===== Dataset content =====

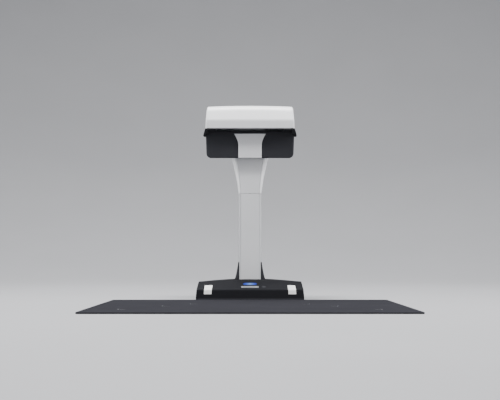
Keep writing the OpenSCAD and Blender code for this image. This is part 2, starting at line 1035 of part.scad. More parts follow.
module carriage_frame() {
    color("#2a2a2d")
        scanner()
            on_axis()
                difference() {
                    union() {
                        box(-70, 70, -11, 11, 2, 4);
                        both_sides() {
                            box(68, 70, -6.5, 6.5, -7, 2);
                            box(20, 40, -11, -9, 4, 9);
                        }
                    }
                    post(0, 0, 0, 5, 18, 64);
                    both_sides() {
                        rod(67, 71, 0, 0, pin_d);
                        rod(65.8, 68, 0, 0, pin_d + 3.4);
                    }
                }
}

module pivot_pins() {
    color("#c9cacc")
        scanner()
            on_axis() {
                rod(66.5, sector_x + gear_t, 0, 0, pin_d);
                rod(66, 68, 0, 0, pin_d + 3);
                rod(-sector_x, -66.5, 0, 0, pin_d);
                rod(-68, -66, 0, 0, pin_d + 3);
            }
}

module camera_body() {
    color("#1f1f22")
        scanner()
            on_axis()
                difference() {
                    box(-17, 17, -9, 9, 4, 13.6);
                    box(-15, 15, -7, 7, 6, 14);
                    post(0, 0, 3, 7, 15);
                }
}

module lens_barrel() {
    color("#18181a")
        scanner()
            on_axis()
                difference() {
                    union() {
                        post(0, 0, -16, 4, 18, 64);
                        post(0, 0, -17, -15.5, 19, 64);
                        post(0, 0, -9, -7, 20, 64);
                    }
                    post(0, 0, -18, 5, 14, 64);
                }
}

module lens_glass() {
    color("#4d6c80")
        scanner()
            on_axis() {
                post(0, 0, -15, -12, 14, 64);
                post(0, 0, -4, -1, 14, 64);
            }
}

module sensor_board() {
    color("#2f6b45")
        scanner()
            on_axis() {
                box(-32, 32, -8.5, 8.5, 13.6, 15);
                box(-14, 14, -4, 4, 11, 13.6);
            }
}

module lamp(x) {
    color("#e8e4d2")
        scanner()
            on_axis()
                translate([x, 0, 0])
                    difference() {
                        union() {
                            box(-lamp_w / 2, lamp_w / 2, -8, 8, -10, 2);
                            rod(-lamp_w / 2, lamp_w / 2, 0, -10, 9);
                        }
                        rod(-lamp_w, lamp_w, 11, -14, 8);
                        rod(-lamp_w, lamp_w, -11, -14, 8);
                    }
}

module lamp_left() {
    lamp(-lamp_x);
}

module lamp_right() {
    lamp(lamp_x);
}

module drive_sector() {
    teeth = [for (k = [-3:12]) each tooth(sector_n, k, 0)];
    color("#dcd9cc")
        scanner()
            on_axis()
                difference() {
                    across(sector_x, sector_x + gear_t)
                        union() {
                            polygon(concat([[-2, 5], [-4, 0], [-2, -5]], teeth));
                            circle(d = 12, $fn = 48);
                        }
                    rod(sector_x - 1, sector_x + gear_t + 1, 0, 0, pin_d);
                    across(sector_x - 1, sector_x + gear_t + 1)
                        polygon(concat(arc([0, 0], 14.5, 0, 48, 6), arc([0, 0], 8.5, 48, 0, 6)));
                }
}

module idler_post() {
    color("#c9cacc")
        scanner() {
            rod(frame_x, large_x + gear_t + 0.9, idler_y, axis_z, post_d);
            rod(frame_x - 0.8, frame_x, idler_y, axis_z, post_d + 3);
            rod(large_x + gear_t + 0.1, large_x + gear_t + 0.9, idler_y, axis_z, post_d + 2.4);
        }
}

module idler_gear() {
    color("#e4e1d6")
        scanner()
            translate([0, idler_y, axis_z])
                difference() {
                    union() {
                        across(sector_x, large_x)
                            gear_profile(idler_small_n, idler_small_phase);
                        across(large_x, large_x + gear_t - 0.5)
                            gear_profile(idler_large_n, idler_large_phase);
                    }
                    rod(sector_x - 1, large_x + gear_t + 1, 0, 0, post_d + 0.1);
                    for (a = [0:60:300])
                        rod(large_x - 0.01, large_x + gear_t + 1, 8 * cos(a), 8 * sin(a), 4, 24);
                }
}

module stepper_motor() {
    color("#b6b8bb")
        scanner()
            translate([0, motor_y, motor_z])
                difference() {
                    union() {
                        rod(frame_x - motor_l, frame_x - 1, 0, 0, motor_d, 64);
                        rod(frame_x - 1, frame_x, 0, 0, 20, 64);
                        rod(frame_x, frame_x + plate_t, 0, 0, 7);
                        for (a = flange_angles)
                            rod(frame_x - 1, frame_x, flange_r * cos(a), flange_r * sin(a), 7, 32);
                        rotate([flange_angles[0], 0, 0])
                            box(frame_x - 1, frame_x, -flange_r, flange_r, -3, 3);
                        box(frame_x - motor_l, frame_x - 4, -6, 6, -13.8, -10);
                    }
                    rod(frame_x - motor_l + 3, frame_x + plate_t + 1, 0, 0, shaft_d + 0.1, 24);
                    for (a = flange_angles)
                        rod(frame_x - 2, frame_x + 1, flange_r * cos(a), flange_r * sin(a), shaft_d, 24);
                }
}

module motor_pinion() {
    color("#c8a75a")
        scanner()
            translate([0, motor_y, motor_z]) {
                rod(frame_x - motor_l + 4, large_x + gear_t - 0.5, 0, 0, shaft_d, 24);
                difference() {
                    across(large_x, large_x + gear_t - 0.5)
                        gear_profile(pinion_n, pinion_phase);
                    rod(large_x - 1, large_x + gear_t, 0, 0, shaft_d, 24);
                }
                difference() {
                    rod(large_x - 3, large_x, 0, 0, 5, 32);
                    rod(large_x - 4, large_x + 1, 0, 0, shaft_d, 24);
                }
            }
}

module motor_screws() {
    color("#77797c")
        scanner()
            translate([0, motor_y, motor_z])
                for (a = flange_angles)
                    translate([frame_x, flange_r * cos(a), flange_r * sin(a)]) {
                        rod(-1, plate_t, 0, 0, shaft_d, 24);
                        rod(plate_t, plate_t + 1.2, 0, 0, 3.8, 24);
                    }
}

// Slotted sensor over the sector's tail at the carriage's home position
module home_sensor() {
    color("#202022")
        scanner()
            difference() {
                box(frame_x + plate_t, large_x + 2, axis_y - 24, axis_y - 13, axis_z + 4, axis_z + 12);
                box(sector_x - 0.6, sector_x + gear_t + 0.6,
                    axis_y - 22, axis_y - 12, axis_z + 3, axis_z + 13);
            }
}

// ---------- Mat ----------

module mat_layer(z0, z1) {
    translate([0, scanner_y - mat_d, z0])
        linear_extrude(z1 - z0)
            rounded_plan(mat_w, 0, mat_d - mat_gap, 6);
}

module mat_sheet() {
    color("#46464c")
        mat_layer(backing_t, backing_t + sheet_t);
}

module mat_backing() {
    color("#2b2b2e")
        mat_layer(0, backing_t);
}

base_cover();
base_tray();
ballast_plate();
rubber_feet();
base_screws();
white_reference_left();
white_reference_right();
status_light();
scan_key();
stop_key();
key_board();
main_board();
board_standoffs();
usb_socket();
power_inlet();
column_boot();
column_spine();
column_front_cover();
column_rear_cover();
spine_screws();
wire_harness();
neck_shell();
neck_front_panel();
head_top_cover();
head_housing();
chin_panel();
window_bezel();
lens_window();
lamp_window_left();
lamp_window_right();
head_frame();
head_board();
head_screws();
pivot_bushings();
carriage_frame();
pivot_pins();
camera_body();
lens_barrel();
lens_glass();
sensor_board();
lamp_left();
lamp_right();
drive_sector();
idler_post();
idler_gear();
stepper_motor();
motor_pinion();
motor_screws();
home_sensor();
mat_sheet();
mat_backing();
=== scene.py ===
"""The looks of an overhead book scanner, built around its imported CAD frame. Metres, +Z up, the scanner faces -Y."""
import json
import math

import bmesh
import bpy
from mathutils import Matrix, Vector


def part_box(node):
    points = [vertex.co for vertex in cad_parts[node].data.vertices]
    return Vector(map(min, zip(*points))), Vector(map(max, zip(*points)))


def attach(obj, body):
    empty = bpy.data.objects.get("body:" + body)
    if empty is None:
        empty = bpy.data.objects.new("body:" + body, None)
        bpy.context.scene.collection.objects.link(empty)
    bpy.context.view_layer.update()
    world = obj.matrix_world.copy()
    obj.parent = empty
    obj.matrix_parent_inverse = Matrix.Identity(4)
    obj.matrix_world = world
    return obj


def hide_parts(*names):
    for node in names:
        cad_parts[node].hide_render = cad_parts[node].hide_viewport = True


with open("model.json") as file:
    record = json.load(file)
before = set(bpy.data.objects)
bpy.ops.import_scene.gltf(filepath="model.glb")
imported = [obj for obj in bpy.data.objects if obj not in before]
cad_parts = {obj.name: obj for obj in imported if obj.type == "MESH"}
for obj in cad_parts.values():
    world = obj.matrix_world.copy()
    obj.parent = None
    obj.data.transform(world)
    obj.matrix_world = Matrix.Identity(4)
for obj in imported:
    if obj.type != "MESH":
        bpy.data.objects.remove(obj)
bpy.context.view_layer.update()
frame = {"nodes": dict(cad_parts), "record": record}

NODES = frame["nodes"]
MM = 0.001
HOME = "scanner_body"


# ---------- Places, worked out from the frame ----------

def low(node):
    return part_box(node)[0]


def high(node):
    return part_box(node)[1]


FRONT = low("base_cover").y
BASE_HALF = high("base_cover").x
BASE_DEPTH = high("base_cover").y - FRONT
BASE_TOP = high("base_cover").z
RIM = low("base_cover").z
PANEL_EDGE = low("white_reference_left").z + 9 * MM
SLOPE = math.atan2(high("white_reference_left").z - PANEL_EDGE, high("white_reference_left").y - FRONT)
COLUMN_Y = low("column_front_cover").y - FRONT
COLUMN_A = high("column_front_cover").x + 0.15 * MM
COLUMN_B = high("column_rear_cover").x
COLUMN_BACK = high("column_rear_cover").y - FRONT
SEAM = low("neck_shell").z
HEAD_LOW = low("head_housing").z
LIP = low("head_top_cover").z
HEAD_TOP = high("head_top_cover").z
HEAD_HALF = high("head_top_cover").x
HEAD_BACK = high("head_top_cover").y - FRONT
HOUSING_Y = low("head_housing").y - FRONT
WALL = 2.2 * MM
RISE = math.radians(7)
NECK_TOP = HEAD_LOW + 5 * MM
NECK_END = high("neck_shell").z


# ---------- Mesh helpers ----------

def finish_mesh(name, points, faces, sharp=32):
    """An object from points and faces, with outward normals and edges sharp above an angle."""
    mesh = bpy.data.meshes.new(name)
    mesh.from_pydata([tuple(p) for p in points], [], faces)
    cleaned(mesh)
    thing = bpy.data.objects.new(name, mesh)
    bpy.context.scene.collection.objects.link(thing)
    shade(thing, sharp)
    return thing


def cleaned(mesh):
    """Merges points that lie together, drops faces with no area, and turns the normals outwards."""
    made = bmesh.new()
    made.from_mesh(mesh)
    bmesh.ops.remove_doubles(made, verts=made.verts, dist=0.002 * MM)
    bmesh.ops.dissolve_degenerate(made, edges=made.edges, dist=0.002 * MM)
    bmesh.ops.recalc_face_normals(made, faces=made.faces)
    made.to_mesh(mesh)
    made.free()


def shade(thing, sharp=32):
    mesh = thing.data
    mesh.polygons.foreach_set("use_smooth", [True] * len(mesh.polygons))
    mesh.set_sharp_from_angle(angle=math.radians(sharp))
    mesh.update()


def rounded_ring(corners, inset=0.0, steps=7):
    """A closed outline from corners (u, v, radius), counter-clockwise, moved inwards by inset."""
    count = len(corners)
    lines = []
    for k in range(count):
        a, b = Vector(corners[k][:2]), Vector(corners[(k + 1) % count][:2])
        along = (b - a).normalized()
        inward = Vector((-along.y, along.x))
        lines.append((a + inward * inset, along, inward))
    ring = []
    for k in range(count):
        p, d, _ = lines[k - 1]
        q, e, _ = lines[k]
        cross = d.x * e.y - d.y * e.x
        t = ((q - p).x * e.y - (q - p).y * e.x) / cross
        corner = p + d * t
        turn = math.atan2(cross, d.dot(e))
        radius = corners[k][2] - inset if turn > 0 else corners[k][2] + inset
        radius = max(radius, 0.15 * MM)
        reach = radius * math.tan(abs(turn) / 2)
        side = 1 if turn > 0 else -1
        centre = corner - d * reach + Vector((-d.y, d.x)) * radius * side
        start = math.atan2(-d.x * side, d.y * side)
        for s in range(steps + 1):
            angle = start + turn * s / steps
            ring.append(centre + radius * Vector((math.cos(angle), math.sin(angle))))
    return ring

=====

* _The exercise_: Starting at the line that contains "base_cover();", repeat each line exactly, and stop after the line that contains "bpy.context.scene.collection.objects.link(empty)".

* _Answer to the exercise_:
base_cover();
base_tray();
ballast_plate();
rubber_feet();
base_screws();
white_reference_left();
white_reference_right();
status_light();
scan_key();
stop_key();
key_board();
main_board();
board_standoffs();
usb_socket();
power_inlet();
column_boot();
column_spine();
column_front_cover();
column_rear_cover();
spine_screws();
wire_harness();
neck_shell();
neck_front_panel();
head_top_cover();
head_housing();
chin_panel();
window_bezel();
lens_window();
lamp_window_left();
lamp_window_right();
head_frame();
head_board();
head_screws();
pivot_bushings();
carriage_frame();
pivot_pins();
camera_body();
lens_barrel();
lens_glass();
sensor_board();
lamp_left();
lamp_right();
drive_sector();
idler_post();
idler_gear();
stepper_motor();
motor_pinion();
motor_screws();
home_sensor();
mat_sheet();
mat_backing();
=== scene.py ===
"""The looks of an overhead book scanner, built around its imported CAD frame. Metres, +Z up, the scanner faces -Y."""
import json
import math

import bmesh
import bpy
from mathutils import Matrix, Vector


def part_box(node):
    points = [vertex.co for vertex in cad_parts[node].data.vertices]
    return Vector(map(min, zip(*points))), Vector(map(max, zip(*points)))


def attach(obj, body):
    empty = bpy.data.objects.get("body:" + body)
    if empty is None:
        empty = bpy.data.objects.new("body:" + body, None)
        bpy.context.scene.collection.objects.link(empty)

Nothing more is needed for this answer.